Atque irrisores ! (bis)

Que périsse la tristesse, que périssent les haineux

Que périsse le diable,

Les ennemis de l’étudiant

Ainsi que les railleurs !

Aaaah, la 7ème strophe ! Là, c’est la catastrophe, on retrouve tout et n’importe quoi !

Dès le premier vers, certains traduisent osores par les ennuis, ce qui est un peu fade et ne colle pas trop avec le reste de la strophe, tandis que d’autres s’emballent et traduisent ça par prêteurs à gages… Personnellement, il me semble que l’interprétation la plus plausible est ceux qui haïssent, les étudiants étant alors sous-entendu.

La deuxième erreur communément commise concerne le 3ème vers, où on trouve régulièrement antiburschius. Cette version, qui est du latin de cuisine, nous vient d’Allemagne et signifie « ennemi des Burschen(schaften) », donc des (corporations d’)étudiants.

Si ce néologisme remonte à 1781, il était probablement destiné a être remplacé, en fonction du lieu et de l’époque, par un « chef détesté ». De nos jours encore, certains ne cherchent pas à comprendre, et s’obstinent à le retranscrire, généralement en omettant le s pour obtenir antiburchius, ce qui n’arrange rien.

Si l’on considère le Gaudeamus comme un chant à vocation universellement étudiante, il est dès lors plus logique de remplacer ce mot par un bon vieux antistudius généraliste et efficace.

D’autres enfin remplacent tout le vers par Patrie maledictus, « maudits par la patrie », ce qui s’éloigne également de la vocation actuelle du chant et serait à nouveau d’origine allemande. Les membres des Burschen(schaften) refusant le duel (la mensur) déshonoraient leur corporation et étaient bannis de cette dernière, le siège de la corporation étant la « Patria » en hommage à l’origine des corporation qui étaient des régionales.

En ce qui concerne le dernier vers, il est à noter que, probablement épuisés par l’effort, la plupart des traducteurs lui donnent comme signification « Et les autres », bardaf, emballé c’est pesé, fini de se fatiguer. Je vous propose de vous moquer silencieusement d’eux, merci.

Je ne m’étendrai plus longtemps sur cette strophe, car si on considère la traduction que j’en ai faite comme correcte, elle ne signifie rien d’autre qu’un pied de nez final qui peut se résumer par : « Et ceux qui sont pas content, allez vous faire voir ! »

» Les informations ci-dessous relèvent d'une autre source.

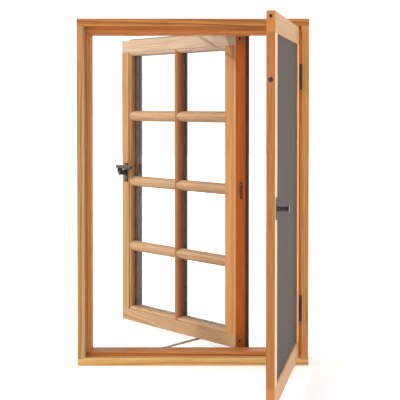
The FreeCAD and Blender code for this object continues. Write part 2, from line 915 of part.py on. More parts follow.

Juste à titre informatif, deux strophes apocryphes :

Deus justos protegit, moransquamvis annos ;

Impiis irascitur,

Ad funesta sequitur

Nemesis tyrannos.

Pereant qui contra fas regnant ut leones,

Libertatis oppresores,

Terrarumque vastatores,

Pereant latrones !

Ces deux strophes sont quelque peu postérieures à la version de 1781, et n’avaient pour but que de renforcer la 6ème et 7ème strophe, de les remplacer.